The origins of La Catrina are actually still really relevant today, especially since she began as a political movement. Artist José Guadalupe Posada (1852-1913) was a political cartoon illustrator, and his purpose in creating La Catrina, was to hold a mirror up to those Mexicans that were dismissive of the Indigenous community of Mexico, rejecting their own Indigenous blood, Posada viewed them as the ultimate hypocrites. His creation of the “calavera garbancera”  was to show that death is unbiased, it comes for the wealthy and the poor, the light skinned and the dark skinned. This really resonates with me today in 2017, it is the same eye-roll feeling I have for Mexican Americans that speak unkindly of Mexican nationals, forgetting that we share culture and blood lines…

“la muerte es democrática ya que, a fin de cuentas, güera, morena, rica o pobre, toda la gente acaba siendo calavera”

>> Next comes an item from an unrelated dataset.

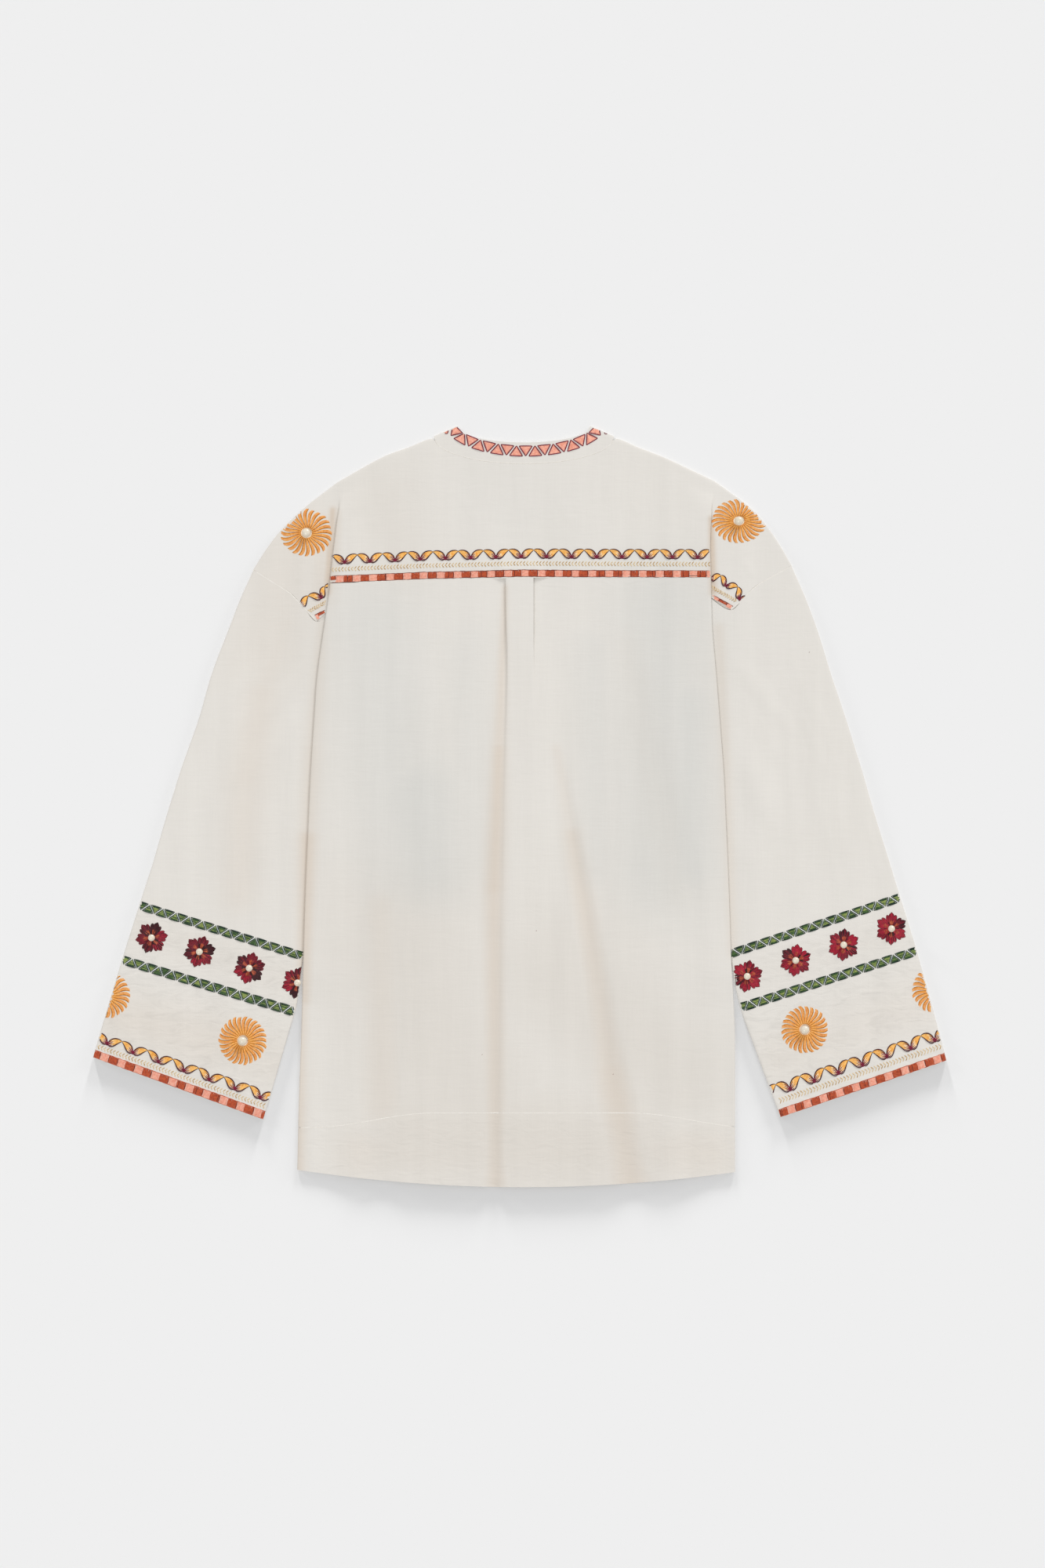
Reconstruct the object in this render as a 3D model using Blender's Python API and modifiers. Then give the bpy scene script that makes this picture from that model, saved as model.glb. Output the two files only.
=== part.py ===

His adornment of the skeleton in the hat and feathered boa was to mock those same hypocrites, showing that even in death they would still be trying to imitate the aristocracy, donning French feathers on their bones.

“En los huesos pero con sombrero francés con sus plumas de avestruz”

It would be Diego Rivera’s famous mural “Sueño de una tarde Dominical en la Alameda”  that would keep the image alive from the Mexican Revolution, through the decades, to present day. Rivera gets a lot of the credit but it was José Guadalupe Posada’s creative vision that perfectly captured the sentiment of the times. Today La Catrina has been reborn and is synonymous with Mexican identity and Día de los Muertos.

There is so much more to say, but I will leave that to each person to Google on their own and have the fun of discovering the magic as I did. Truly to know thyself, is to find peace.  Will I ever celebrate the American custom of Halloween again? Sure, if I ever really wanted to dress up I would do it and go out and have fun without the guilt, it would be like any other party, like Superbowl.  But for me, the last week of October now has a much deeper meaning, staying connected to my culture, participating in Día de los Muertos, celebrating life and remembering those that have begun the next journey…how beautiful is that.